README.md

April 24, 2026 · View on GitHub

WorldStereo: Bridging Camera-Guided Video Generation and Scene Reconstruction via 3D Geometric Memories

Yisu Zhang^1,2* Chenjie Cao^2* Tengfei Wang^2† Xuhui Zuo² Junta Wu² Jianke Zhu^1‡ Chunchao Guo²

¹Zhejiang University ²Tencent Hunyuan
*Equal Contribution †Project Lead ‡Corresponding Author

📅 News

[2026.02] 🎉 WorldStereo is accepted by CVPR 2026!
[2026.03] 📄 Paper is now available on arXiv: https://arxiv.org/abs/2603.02049
[2026.04] 🚀 Code and model weights of WorldStereo 2.0 are now released!
[2026.04] 🚀 HY-World 2.0 are now released: https://github.com/Tencent-Hunyuan/HY-World-2.0 !

✅ TODO List

Release inference code and model weights of WorldStereo 2.0
Release data pre-processing pipelines for panoramic and multi-trajectory scenes

📖 Abstract

We propose WorldStereo, a novel framework that bridges camera-guided video generation and 3D reconstruction via two dedicated geometric memory modules:

Global-Geometric Memory (GGM) enables precise camera control while injecting coarse structural priors through incrementally updated point clouds via a ControlNet branch.
Spatial-Stereo Memory (SSM) constrains the model's attention receptive fields with 3D correspondences to focus on fine-grained details from the memory bank.

Together, these components enable WorldStereo to generate multi-view-consistent videos under precise camera control, facilitating high-quality 3D reconstruction.
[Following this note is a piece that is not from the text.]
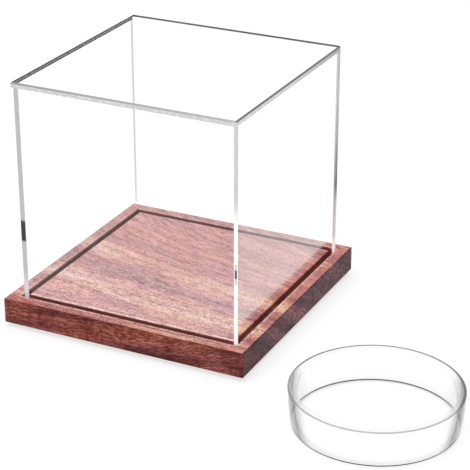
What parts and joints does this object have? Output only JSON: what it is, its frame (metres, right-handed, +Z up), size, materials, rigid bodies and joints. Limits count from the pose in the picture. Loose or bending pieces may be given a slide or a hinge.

Furthermore, WorldStereo shows impressive efficiency by leveraging a distribution-matching distilled (DMD) VDM backbone without joint training.

🎬 Results

3D Reconstruction from a Single Image

Given a single reference image, WorldStereo generates multi-view consistent videos and reconstructs a dense 3D point cloud. Below are example results on two scenes.

Scene: Kitchen | Input image → Point cloud (5 views)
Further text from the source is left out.